Guestpost: Standing up at a Beatdown II Event

Kirk Vredevelt protests extreme mixed martial arts event
My wife's niece's husband, Kirk Vredevelt, a social studies teacher at Forest Hills Northern High School in Grand Rapids, Michigan, posted the following to members of the family's Google group. I use it here with his permission:

I protested the first Iraq war in Grand Rapids in front of the Federal Building with a few hundred others. Since then our city has named a park for Michigan resident Rosa Parks. We sat on the bus where she refused to move, which is in Detroit's Henry Ford Museum. If Rosa could start a revolution with one simple conscientious act, I felt I should be willing to go it alone too.

Last Saturday while paying for gas at the local mini mart I came across a Beatdown II fighting man advertisement https://www.facebook.com/events/392006487562934/.
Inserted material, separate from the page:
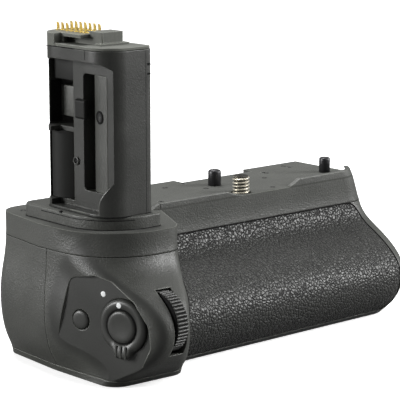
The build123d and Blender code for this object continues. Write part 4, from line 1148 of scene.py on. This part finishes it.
class GRIP_OT_end_controls(bpy.types.Operator):
    """Shutter button, its lock ring with the ridged tab, function button and index dots"""

    bl_idname = "grip.end_controls"
    bl_label = "Shutter controls"

    def execute(self, context):
        for name, node, profile, shift, count in (
            ("shutter_button_dished", "shutter_button", [
                (5.6, -1.6), (5.6, 1.35), (5.45, 1.8), (5.1, 2.08), (4.5, 2.18), (3.4, 2.08),
                (2, 1.98), (0.9, 1.94)], (0, 0, 0), 72),
            ("function_button_domed", "function_button", [
                (3.3, -1.6), (3.3, 0.1), (3.15, 0.42), (2.7, 0.62), (1.9, 0.69), (0.8, 0.7)],
             (-17.8, -0.3, 0), 56),
        ):
            Shape().lathe(profile, FACET @ Matrix.Translation(shift), count).finish(
                name, "button", node, "button", (node,), 50)
        self.ring()
        self.dot("ring_index_dot", (-0.9, 7.3, 1.69), 0.92, "shutter_ring")
        self.dot("casing_index_dot", (-8.4, 9.9, 0), 0.95, "casing")
        return {"FINISHED"}

    def rim(self, inset):
        """Edge of the lock ring with its thumb tab at the foot, set in from its widest."""
        def reach(angle):
            x, y = cos(angle), sin(angle)
            tab = max(0, 1 - (abs(x) / 0.42) ** 4) * (y < 0)
            return 9.3 - inset + 2 * min(1, tab) * (max(0, -y) ** 6) ** 0.3
        return reach

    def tab_rise(self, x, y, height):
        """How much higher the ring stands at its tab, outside its inner edge."""
        if height < 1 or y > -5.5 or hypot(x, y) < 6.3:
            return 0
        return 0.55 * max(0, 1 - (abs(x) / 4.6) ** 4) * min(1, (-5.5 - y) / 1.6)

    def ring(self):
        """Bevelled ring with a ridged thumb tab at its foot."""
        rings = []
        for radius, level in (
            (self.rim(0), -0.6), (self.rim(0), 0.7), (self.rim(0.25), 1.1), (self.rim(0.9), 1.6),
            (self.rim(1.5), 1.7), (6.5, 1.62), (6.1, 1.35), (5.9, 0.9), (5.9, -0.6),
        ):
            rings.append([(x, y, z + self.tab_rise(x, y, z))
                          for x, y, z in circle(radius, level, 144)])
        Shape().rings(rings + rings[:1], FACET).finish(
            "shutter_lock_ring_bevelled", "control", "shutter_ring", "control",
            ("shutter_lock_ring",), 60)
        # painted shade: a near-black ring in the gap between the button and the lock ring
        Shape().tube(6.15, 5.66, 1.2, 1.42, FACET, 72, 0.03).finish(
            "shutter_gap", "gap", "shutter_ring", "control")
        ridges = Shape()
        for x in (-1.9, 0, 1.9):
            ridges.box((-0.38, -2.3, -0.6), (0.38, 2, 0.36), 0.16,
                       FACET @ Matrix.Translation((x, -8.4, 2)))
        ridges.finish("shutter_ring_ridges", "control", "shutter_ring", "control")

    def dot(self, name, spot, radius, body):
        """A painted index dot at a spot of the facet."""
        Shape().lathe([(radius, -0.3), (radius, 0.03), (radius - 0.1, 0.07), (0.2, 0.08)],
                      FACET @ Matrix.Translation(spot), 32).finish(name, "dot", body, "control")


PANEL_PIECES = [
    GRIP_OT_stage, GRIP_OT_finishes, GRIP_OT_mounting_screw, GRIP_OT_dials, GRIP_OT_contacts,
    GRIP_OT_pins, GRIP_OT_fasteners, GRIP_OT_tripod_socket, GRIP_OT_rear_controls,
    GRIP_OT_seams, GRIP_OT_top_marks, GRIP_OT_tower_details, GRIP_OT_end_controls,
]


class GRIP_PT_panel(bpy.types.Panel):
    """Lists the pieces of the grip"""

    bl_idname = "GRIP_PT_panel"
    bl_label = "Battery grip"
    bl_space_type = "VIEW_3D"
    bl_region_type = "UI"
    bl_category = "Grip"

    def draw(self, context):
        scene = context.scene
        for group in (scene.grip_sizes, scene.grip_colours):
            box = self.layout.box()
            for name in group.__annotations__:
                box.prop(group, name)
        for piece in PANEL_PIECES:
            self.layout.operator(piece.bl_idname)


CLASSES = [GripSizes, GripColours, *PANEL_PIECES, GRIP_PT_panel]


def register():
    for item in CLASSES:
        bpy.utils.register_class(item)
    bpy.types.Scene.grip_sizes = PointerProperty(type=GripSizes)
    bpy.types.Scene.grip_colours = PointerProperty(type=GripColours)


def unregister():
    del bpy.types.Scene.grip_colours
    del bpy.types.Scene.grip_sizes
    for item in reversed(CLASSES):
        bpy.utils.unregister_class(item)


def main():
    register()
    for piece in PANEL_PIECES:
        group, action = piece.bl_idname.split(".")
        getattr(getattr(bpy.ops, group), action)()


if __name__ == "__main__":
    main()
I first saw this on pay per view in 1994 while visiting my cousin in LA. I was horrified as two "unbeaten" fighters fought and kicked it out. For 30 minutes the one laid on top of the other trying to avoid being strangled while he was kicking the man on top with his heel to injure his kidney. My cousin said this was illegal in most states, including Michigan. I saw this as the beginning of the end of our civilization. So when I saw it was happening in my own back yard I felt I had to take a stand.
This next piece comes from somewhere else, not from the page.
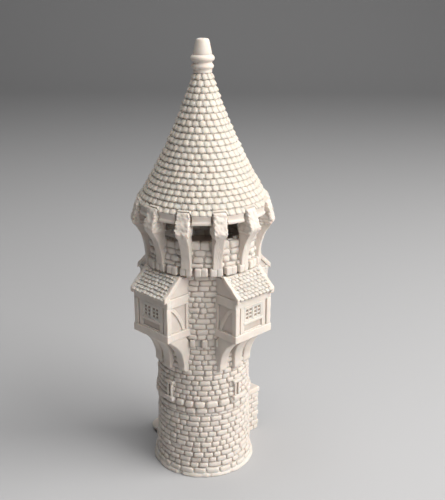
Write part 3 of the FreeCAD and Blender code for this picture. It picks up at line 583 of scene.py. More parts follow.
def voussoirs(build, face, depth, half, high, wide, degrees, seed):
    """Jamb stones and arch stones round a doorway, as rounded wedge blocks."""
    rng = np.random.default_rng(seed)
    spring = high - 2.3
    z = 0.0
    k = 0
    while z < spring - 0.2:
        hgt = min(rng.uniform(1.7, 2.2), spring - z)
        if spring - z - hgt < 0.7:
            hgt = spring - z
        for side in (-1, 1):
            ww = wide * (1.25 if (k + (side > 0)) % 2 else 0.85)
            lo = np.array([face - depth, side * half, z + 0.05])
            hi = np.array([face + rng.uniform(-0.1, 0.15), side * (half + ww), z + hgt - 0.05])
            put(build, block(build, lo, hi, r=0.32, step=0.9, rough=0.07, seed=seed + k * 2 + (side > 0)), degrees)
        z += hgt
        k += 1
    n = 7
    a = np.linspace(PI, 0, n + 1)
    for i in range(n):
        a0, a1 = a[i] - 0.03, a[i + 1] + 0.03
        am = 0.5 * (a0 + a1)

        def bendit(w, a0=a0, a1=a1):
            out = w.copy()
            t = a0 + (a1 - a0) * (w[:, 1] + 1) * 0.5
            rad = w[:, 2]
            out[:, 1] = (half + rad) * np.cos(t)
            out[:, 2] = spring + (2.3 + rad) * np.sin(t)
            return out
        part = block(build, (face - depth, -1, 0.0), (face + rng.uniform(-0.05, 0.2), 1, wide * 1.05), r=0.28, step=0.5,
                     rough=0.0, seed=seed + 50 + i, shape=bendit)
        put(build, part, degrees)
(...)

I had only a week to solicit any like minded men. I called three churches and three men I knew. In the end I was the lone ranger. There was no outrage. No one wants to tell anyone else that what they are doing for fun is morally repugnant. We Christians are a weak kneed group. 

The event started at 6 pm. When I got there at 5:20, there were already 40 cars in the parking lot which was visibly far down the drive from where I stood at one of the entrances. I had about 50 cars go by me, fancy Cadillacs, big red trucks and some vans with families. A couple of the advertised fighters were Hispanic so this was a big draw for this community. People driving home from shopping also slowed down to see the lone protester.

I held my sign with dignity and did not try to provoke anyone, simply tried to appeal to moral rightness.

My sign's said "Fighting is not a sport" and "Do not degrade yourself". I wore my optic yellow shirt for visibility and clothes without any markings.

One Oldsmobile Bravada with two blondes in their 20's went by two or three times yelling "sissy" and giving me the finger.

One car came around for a second look and took my photo with their smart phone.

Most slowed down and read my sign.

The Hispanics were the most polite as I suspected they were trying to lay low.

I got four clinched fists, four birds and one thumbs up.

One guy slowed down and said, "We didn't become a free country by just talking."